Do not expect a GMP to:

  • Identify all the specific projects that need to be accomplished in the park

  • Describe any specific projects in detail (although a GMP may be accompanied by one or more implementation plans that do describe specific projects)

Park Strategic Plan and Annual Performance Plan

   The park strategic plan establishes park-wide goals for roughly the next six years. The six-year strategic plans and annual performance plans provide the basis for park-wide budgeting and workloading in six-year and one-year timeframes and allow for public involvement in this priority-setting process. The strategic plan is updated every three years; annual plans are prepared each year. These plans do not require environmental impact statements or assessments.

Expect a park's strategic plan to:

  • Express six-year priorities in terms of measurable goals, so that managers may be held accountable for achieving those goals.

  • Focus on results, not efforts.

  • Identify the need for detailed implementation plans.

Do not expect a strategic plan to:

  • Revisit or deviate from the desired future conditions established in the park's general management plan. (If the park decides that a major shift in direction or emphasis is needed, the strategic plan should identify the need for a new or revised general management plan and environmental impact statement.)

Implementation Plans

   Implementation plans describe and direct specific programs and projects. The National Park Service uses the term implementation plan to refer broadly to any of a large number of detailed plans, including natural and cultural resource management plans, transportation plans, site development plans, VERP plans (plans that establish specific, measurable standards for particular visitor experiences or resource conditions), backcountry management plans, and wilderness plans. The content of implementation plans may vary widely, depending on whether the plan is analyzing and prioritizing needs for a specific funding program (such as the establishment of priorities for natural or cultural resource management), directing a specific activity (such as the management of fire in a natural system), or outlining a specific project (such as the construction of a visitor center).
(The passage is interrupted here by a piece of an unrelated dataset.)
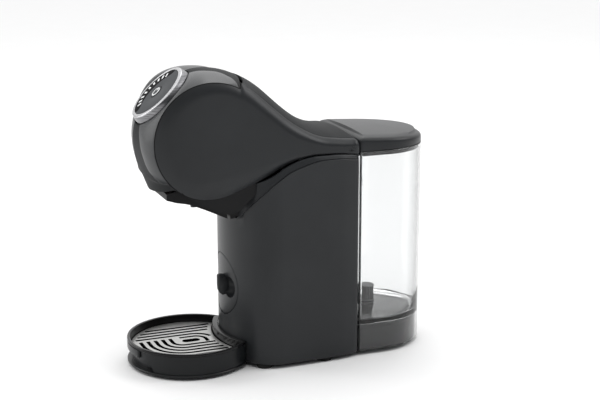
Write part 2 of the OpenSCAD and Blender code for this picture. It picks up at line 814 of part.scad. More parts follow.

   Implementation plans ensure that individual projects contribute to the desired future conditions described in the general management plan and that the costs, site-specific environmental impacts, and public interests and concerns are adequately considered as part of project development.

   Project-specific implementation planning generally will be deferred until the project has sufficient priority, usually established through the park's six-year strategic plan, to indicate that action will be taken within the next two to six years.